First open-sea trial. Validation of seaworthiness in real swell and of electricity production in marine conditions. Confirmation of structural robustness under variable conditions.

Seaworthiness · Real electricity production · Robustness confirmed
2023

Prototype 3 — Atlantic

1/10th scale module deployed in the Atlantic. Turbine running at full power in calm seas (5 cm visible swell). Resistance validated in heavy seas. 9:1 ratio confirmed in real conditions.

5 cm is enough · Full power validated · Heavy seas withstood · 9:1 ratio confirmed

Technical questions

The OWC (Oscillating Water Column) is a semi-submerged chamber open to the sea from below. Swell causes the water inside to rise and fall, compressing and decompressing the air above. Unidirectional check valves convert this alternating motion into a continuous air flow in a single direction, which drives a conventional turbine.

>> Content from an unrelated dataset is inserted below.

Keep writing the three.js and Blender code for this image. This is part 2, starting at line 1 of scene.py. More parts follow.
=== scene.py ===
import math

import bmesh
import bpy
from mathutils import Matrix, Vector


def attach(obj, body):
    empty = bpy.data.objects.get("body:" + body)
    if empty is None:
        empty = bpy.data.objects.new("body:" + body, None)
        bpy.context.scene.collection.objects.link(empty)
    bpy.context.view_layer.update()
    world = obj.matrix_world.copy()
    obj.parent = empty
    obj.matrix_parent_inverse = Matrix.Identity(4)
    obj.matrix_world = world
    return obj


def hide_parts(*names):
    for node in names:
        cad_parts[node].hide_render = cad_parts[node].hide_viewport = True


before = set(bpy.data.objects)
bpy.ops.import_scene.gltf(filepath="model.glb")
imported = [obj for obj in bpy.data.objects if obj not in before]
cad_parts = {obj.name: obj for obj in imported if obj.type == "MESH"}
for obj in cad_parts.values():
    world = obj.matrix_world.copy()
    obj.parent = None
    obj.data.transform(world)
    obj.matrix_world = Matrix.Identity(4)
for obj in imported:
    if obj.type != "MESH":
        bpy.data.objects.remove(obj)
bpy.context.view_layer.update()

Capacity factor is the ratio between energy actually produced and maximum theoretical energy. HACE achieves 50–90% thanks to the 9:1 ratio: the turbine is sized at 1 MW while the system can theoretically produce 9. The turbine therefore constantly runs at saturation, even in light swell. Offshore wind peaks at 25–35%.

HACE uses flexible moorings (chains or cables) that allow controlled movement with the swell. No concrete foundation, no seabed drilling. The moorings are bio-enhancing — they promote marine colonization without pollution.

Standard steel (available in any shipyard worldwide), 95% recyclable at end of life. Zero concrete. Zero polluting hydraulic fluid. Zero rare earths. The turbine is the only significant mechanical part — accessible above water, components under 25 kg, serviceable by a standard service boat crew.

Via a standard subsea cable. The electricity produced by the turbine is conditioned on board the module (AC/DC converter), then transmitted to the onshore connection point. Production can also directly power an at-sea electrolyzer to produce hydrogen.